CAA membership includes 20 member armies, five observer armies and two international military organizations - the Conference of Central American Armed Forces and the Inter-American Defense Board.

During this final event of the 31st CAA cycle, senior Army leaders met to discuss and approve a series of accords, which summarize the work accomplished within the past two years. They also approved the theme, objectives and schedule for the upcoming, U.S.-hosted cycle that will guide the CAA as an organization throughout the next two years. "Interagency operations in response to emerging challenges" is the upcoming theme.

In addition to hosting Army presentations on highlights from the cycle's conferences and exercises, the leaders held a private session and conducted bilateral meetings that allowed them to discuss topics while building each other's trust and confidence. Cultural events and social engagements during the conference included senior leaders' spouses and a dynamic Colombian army demonstration that highlighted some of its unique capabilities capped off during the week.

Top Army leaders, their spouses and staff attended the military demonstrations to observe elite Colombian soldiers showcasing air assault capabilities and rotary-wing aircraft in Tolemaida, the home of Colombian army aviation, initial flight training, and air assault and special forces battalions.

During his closing remarks, Maj. Gen. Alberto Mejia, Colombian army commander, thanked Milley and Maj. Gen. K.K. Chinn, Army South commander, for their support and for the U.S. government's continued commitment to the Colombian army to secure peace and end its 50-plus year war against the Revolutionary Armed Forces of Colombia, known as the FARC.

Mejia, who also served as the secretary general of the CAA for the past two years, provided a patriotic message for the hundreds of new Colombian army recruits, who were also there observing the military demonstration.

"We offer you today an army that has strength, trust, confidence; an army that has principals, values and discipline, and one that's constantly in the process of change," Mejia said looking at his guests. He turned toward his soldiers in formation and in the audience. "You are the symbol of strength. I always know that the Colombian flag will be raised and waving because of you. As I represent you, I leave full of pride and satisfaction."
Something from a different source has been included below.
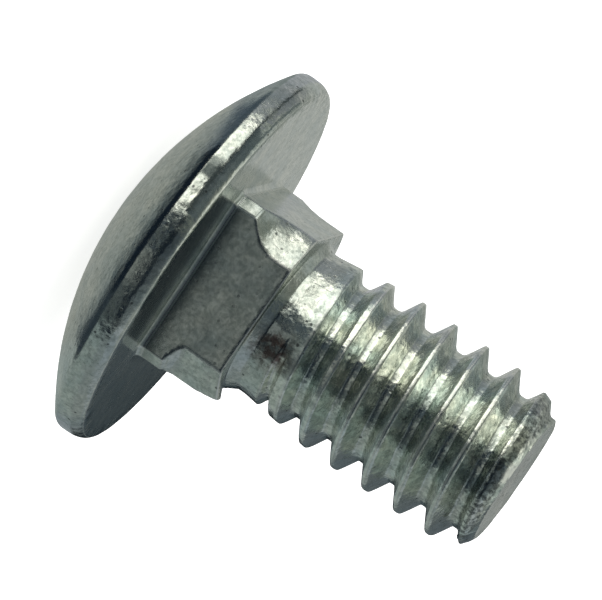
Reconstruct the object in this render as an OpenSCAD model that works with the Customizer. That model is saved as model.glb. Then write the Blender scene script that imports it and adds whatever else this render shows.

Milley thanked Mejia for hosting this year's conference and said he and his staff established a "very high standard for the next host." He emphasized the U.S. Army's commitment to partnering with the armies of the Americas to secure and maintain peace in the hemisphere and he cited shared security challenges ranging from transnational organized crime, terrorism and mass migrations.

"By sharing our experiences and knowledge, we help strengthen our ability to combat the challenges facing our countries and our armies. Our collective security requires collective participation and a collective effort," Milley said.